╔══

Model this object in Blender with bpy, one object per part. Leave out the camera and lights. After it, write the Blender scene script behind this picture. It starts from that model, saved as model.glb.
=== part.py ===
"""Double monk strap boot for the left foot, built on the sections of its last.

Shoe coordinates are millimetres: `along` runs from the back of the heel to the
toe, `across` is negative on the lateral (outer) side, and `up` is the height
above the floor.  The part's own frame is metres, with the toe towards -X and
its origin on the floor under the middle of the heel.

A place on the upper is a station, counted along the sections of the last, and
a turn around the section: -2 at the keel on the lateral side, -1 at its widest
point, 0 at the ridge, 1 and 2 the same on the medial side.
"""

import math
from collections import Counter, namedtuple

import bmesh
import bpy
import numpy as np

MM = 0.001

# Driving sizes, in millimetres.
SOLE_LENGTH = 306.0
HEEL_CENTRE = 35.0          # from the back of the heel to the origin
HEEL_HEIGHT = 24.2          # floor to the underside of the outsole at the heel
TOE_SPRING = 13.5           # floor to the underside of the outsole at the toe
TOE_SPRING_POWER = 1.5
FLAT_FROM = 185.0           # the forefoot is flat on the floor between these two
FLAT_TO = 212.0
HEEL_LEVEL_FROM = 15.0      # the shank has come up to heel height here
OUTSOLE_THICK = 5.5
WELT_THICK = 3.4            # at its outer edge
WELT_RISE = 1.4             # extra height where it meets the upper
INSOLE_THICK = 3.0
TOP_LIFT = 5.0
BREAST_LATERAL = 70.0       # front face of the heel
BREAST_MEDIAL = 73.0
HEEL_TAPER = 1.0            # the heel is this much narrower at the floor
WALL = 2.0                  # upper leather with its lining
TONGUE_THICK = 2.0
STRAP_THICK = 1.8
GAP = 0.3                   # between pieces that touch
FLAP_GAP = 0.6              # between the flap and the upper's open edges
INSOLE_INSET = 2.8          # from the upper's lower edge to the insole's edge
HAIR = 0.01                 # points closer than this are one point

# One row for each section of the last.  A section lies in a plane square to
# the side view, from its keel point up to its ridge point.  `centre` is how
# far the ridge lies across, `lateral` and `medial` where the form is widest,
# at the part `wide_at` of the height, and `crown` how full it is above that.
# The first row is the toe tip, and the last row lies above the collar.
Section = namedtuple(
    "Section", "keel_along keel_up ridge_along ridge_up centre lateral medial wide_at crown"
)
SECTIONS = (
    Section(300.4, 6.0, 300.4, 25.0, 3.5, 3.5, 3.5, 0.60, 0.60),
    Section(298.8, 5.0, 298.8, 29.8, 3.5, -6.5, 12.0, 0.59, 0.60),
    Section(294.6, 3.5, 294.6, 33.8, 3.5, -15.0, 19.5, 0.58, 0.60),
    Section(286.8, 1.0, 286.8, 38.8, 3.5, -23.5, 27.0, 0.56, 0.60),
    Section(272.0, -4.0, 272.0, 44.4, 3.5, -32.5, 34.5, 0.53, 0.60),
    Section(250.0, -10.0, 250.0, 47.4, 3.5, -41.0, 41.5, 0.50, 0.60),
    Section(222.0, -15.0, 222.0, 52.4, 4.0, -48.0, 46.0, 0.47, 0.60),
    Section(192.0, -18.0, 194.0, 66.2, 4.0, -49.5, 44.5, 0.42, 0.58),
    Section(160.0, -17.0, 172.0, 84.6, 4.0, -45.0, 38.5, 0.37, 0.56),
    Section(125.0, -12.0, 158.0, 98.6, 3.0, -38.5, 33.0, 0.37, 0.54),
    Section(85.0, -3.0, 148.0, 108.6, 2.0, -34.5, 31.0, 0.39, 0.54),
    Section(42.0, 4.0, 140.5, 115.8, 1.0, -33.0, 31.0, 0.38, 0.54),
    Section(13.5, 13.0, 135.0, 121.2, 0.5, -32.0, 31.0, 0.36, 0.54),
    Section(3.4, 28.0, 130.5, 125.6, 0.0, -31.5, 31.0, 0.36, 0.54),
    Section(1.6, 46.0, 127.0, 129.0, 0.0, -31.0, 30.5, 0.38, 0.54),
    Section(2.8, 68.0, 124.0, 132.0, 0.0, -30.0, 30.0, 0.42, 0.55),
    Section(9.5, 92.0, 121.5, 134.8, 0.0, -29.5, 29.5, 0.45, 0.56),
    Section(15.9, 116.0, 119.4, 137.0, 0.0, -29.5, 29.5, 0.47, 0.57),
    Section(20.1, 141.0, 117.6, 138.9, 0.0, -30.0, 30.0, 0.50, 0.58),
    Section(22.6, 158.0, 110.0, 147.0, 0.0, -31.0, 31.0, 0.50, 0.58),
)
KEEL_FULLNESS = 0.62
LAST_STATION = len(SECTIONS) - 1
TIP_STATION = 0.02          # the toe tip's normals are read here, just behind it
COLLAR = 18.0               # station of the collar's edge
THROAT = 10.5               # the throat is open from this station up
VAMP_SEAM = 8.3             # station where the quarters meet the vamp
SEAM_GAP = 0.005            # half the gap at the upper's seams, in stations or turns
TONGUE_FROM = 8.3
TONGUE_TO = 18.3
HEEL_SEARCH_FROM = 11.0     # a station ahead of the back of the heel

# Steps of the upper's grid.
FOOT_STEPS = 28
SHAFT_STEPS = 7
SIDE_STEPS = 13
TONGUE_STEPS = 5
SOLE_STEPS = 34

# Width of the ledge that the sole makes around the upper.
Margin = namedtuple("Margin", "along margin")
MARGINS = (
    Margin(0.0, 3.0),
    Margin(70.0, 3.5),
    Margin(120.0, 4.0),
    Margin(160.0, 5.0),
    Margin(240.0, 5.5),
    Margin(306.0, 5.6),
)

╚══

**WHAT TO WORK ON:** Write out each line of the data above again, exactly as given.

**WRITTEN ANSWER:**
Model this object in Blender with bpy, one object per part. Leave out the camera and lights. After it, write the Blender scene script behind this picture. It starts from that model, saved as model.glb.
=== part.py ===
"""Double monk strap boot for the left foot, built on the sections of its last.

Shoe coordinates are millimetres: `along` runs from the back of the heel to the
toe, `across` is negative on the lateral (outer) side, and `up` is the height
above the floor.  The part's own frame is metres, with the toe towards -X and
its origin on the floor under the middle of the heel.

A place on the upper is a station, counted along the sections of the last, and
a turn around the section: -2 at the keel on the lateral side, -1 at its widest
point, 0 at the ridge, 1 and 2 the same on the medial side.
"""

import math
from collections import Counter, namedtuple

import bmesh
import bpy
import numpy as np

MM = 0.001

# Driving sizes, in millimetres.
SOLE_LENGTH = 306.0
HEEL_CENTRE = 35.0          # from the back of the heel to the origin
HEEL_HEIGHT = 24.2          # floor to the underside of the outsole at the heel
TOE_SPRING = 13.5           # floor to the underside of the outsole at the toe
TOE_SPRING_POWER = 1.5
FLAT_FROM = 185.0           # the forefoot is flat on the floor between these two
FLAT_TO = 212.0
HEEL_LEVEL_FROM = 15.0      # the shank has come up to heel height here
OUTSOLE_THICK = 5.5
WELT_THICK = 3.4            # at its outer edge
WELT_RISE = 1.4             # extra height where it meets the upper
INSOLE_THICK = 3.0
TOP_LIFT = 5.0
BREAST_LATERAL = 70.0       # front face of the heel
BREAST_MEDIAL = 73.0
HEEL_TAPER = 1.0            # the heel is this much narrower at the floor
WALL = 2.0                  # upper leather with its lining
TONGUE_THICK = 2.0
STRAP_THICK = 1.8
GAP = 0.3                   # between pieces that touch
FLAP_GAP = 0.6              # between the flap and the upper's open edges
INSOLE_INSET = 2.8          # from the upper's lower edge to the insole's edge
HAIR = 0.01                 # points closer than this are one point

# One row for each section of the last.  A section lies in a plane square to
# the side view, from its keel point up to its ridge point.  `centre` is how
# far the ridge lies across, `lateral` and `medial` where the form is widest,
# at the part `wide_at` of the height, and `crown` how full it is above that.
# The first row is the toe tip, and the last row lies above the collar.
Section = namedtuple(
    "Section", "keel_along keel_up ridge_along ridge_up centre lateral medial wide_at crown"
)
SECTIONS = (
    Section(300.4, 6.0, 300.4, 25.0, 3.5, 3.5, 3.5, 0.60, 0.60),
    Section(298.8, 5.0, 298.8, 29.8, 3.5, -6.5, 12.0, 0.59, 0.60),
    Section(294.6, 3.5, 294.6, 33.8, 3.5, -15.0, 19.5, 0.58, 0.60),
    Section(286.8, 1.0, 286.8, 38.8, 3.5, -23.5, 27.0, 0.56, 0.60),
    Section(272.0, -4.0, 272.0, 44.4, 3.5, -32.5, 34.5, 0.53, 0.60),
    Section(250.0, -10.0, 250.0, 47.4, 3.5, -41.0, 41.5, 0.50, 0.60),
    Section(222.0, -15.0, 222.0, 52.4, 4.0, -48.0, 46.0, 0.47, 0.60),
    Section(192.0, -18.0, 194.0, 66.2, 4.0, -49.5, 44.5, 0.42, 0.58),
    Section(160.0, -17.0, 172.0, 84.6, 4.0, -45.0, 38.5, 0.37, 0.56),
    Section(125.0, -12.0, 158.0, 98.6, 3.0, -38.5, 33.0, 0.37, 0.54),
    Section(85.0, -3.0, 148.0, 108.6, 2.0, -34.5, 31.0, 0.39, 0.54),
    Section(42.0, 4.0, 140.5, 115.8, 1.0, -33.0, 31.0, 0.38, 0.54),
    Section(13.5, 13.0, 135.0, 121.2, 0.5, -32.0, 31.0, 0.36, 0.54),
    Section(3.4, 28.0, 130.5, 125.6, 0.0, -31.5, 31.0, 0.36, 0.54),
    Section(1.6, 46.0, 127.0, 129.0, 0.0, -31.0, 30.5, 0.38, 0.54),
    Section(2.8, 68.0, 124.0, 132.0, 0.0, -30.0, 30.0, 0.42, 0.55),
    Section(9.5, 92.0, 121.5, 134.8, 0.0, -29.5, 29.5, 0.45, 0.56),
    Section(15.9, 116.0, 119.4, 137.0, 0.0, -29.5, 29.5, 0.47, 0.57),
    Section(20.1, 141.0, 117.6, 138.9, 0.0, -30.0, 30.0, 0.50, 0.58),
    Section(22.6, 158.0, 110.0, 147.0, 0.0, -31.0, 31.0, 0.50, 0.58),
)
KEEL_FULLNESS = 0.62
LAST_STATION = len(SECTIONS) - 1
TIP_STATION = 0.02          # the toe tip's normals are read here, just behind it
COLLAR = 18.0               # station of the collar's edge
THROAT = 10.5               # the throat is open from this station up
VAMP_SEAM = 8.3             # station where the quarters meet the vamp
SEAM_GAP = 0.005            # half the gap at the upper's seams, in stations or turns
TONGUE_FROM = 8.3
TONGUE_TO = 18.3
HEEL_SEARCH_FROM = 11.0     # a station ahead of the back of the heel

# Steps of the upper's grid.
FOOT_STEPS = 28
SHAFT_STEPS = 7
SIDE_STEPS = 13
TONGUE_STEPS = 5
SOLE_STEPS = 34

# Width of the ledge that the sole makes around the upper.
Margin = namedtuple("Margin", "along margin")
MARGINS = (
    Margin(0.0, 3.0),
    Margin(70.0, 3.5),
    Margin(120.0, 4.0),
    Margin(160.0, 5.0),
    Margin(240.0, 5.5),
    Margin(306.0, 5.6),
)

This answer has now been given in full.